For examples, let’s look at the current CEOs of the big three record companies and how they got to those positions:
- The current CEO of Warner Records, Aaron Bay-Schuck, gained experience working in the marketing and A&R departments of different labels under the Warner umbrella (Interscope and Atlantic). He has no musical experience or background and was a political science major at Columbia University in New York.
- Doug Morris, the current CEO of Sony Music Entertainment, was a professional songwriter for a music publishing company in the 1960s. He wrote the Chiffon’s 1966 hit “Sweet Talkin’ Guy.” He eventually started his own record company, Big Tree Records, which was eventually purchased by Atlantic Records. He also eventually became President of Atlantic Records after it was purchased by Warner. Passed over for the CEO position at Warner, he left to become CEO of Universal Records in 1995. After being replaced in that position in 2011, he jumped ship again to become CEO of Sony Music. So, Morris has held upper executive positions at each of the three largest record companies in the world! Morris attended college at Columbia University, where he majored in sociology.
- Sir Lucian Grainge, the current CEO of Universal Music Group, has been named in four different years by Billboard magazine as the “most powerful person in the music business.” Grainge’s early career was spent in the music publishing business, where he worked as a publishing A&R executive, finding songwriting talent for various publishing companies. He eventually became the director of RCA Music Publishing company, then A&R director for MCA Records, and eventually CEO of Universal Music Group.
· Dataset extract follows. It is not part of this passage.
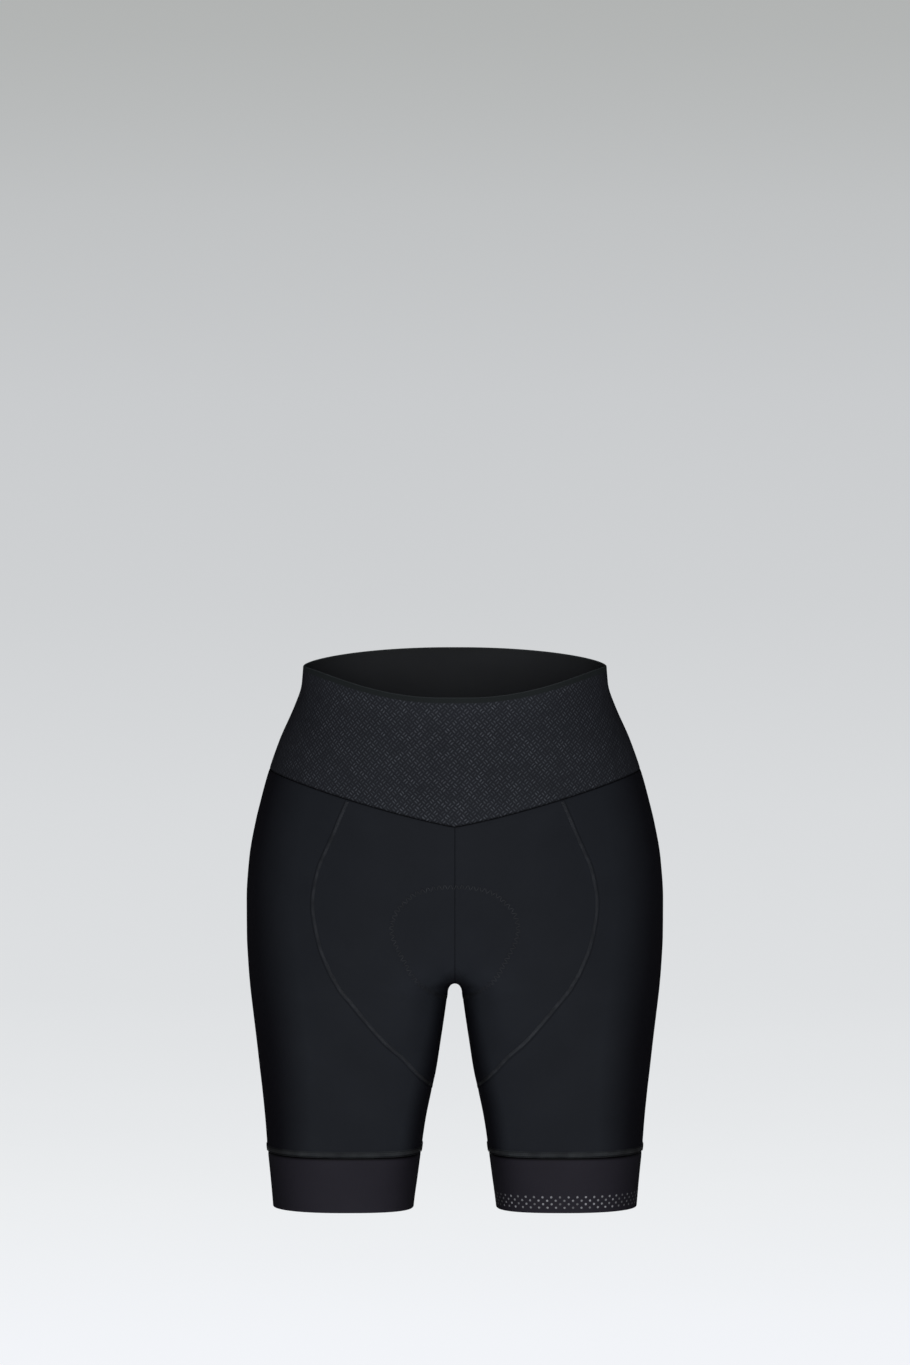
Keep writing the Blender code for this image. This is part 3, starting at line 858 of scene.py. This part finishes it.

Grainge did not attend college and is not a musician.
So, for the three top executives in the recording industry, not one of them had a career as a recording artist, and only one had any musical background at all with only a brief career doing anything directly related to making music. Not one had any formal education or training in anything related to music, or even the business of music. All of them worked their way into their leadership positions primarily through entry-level publishing, marketing, or A&R positions.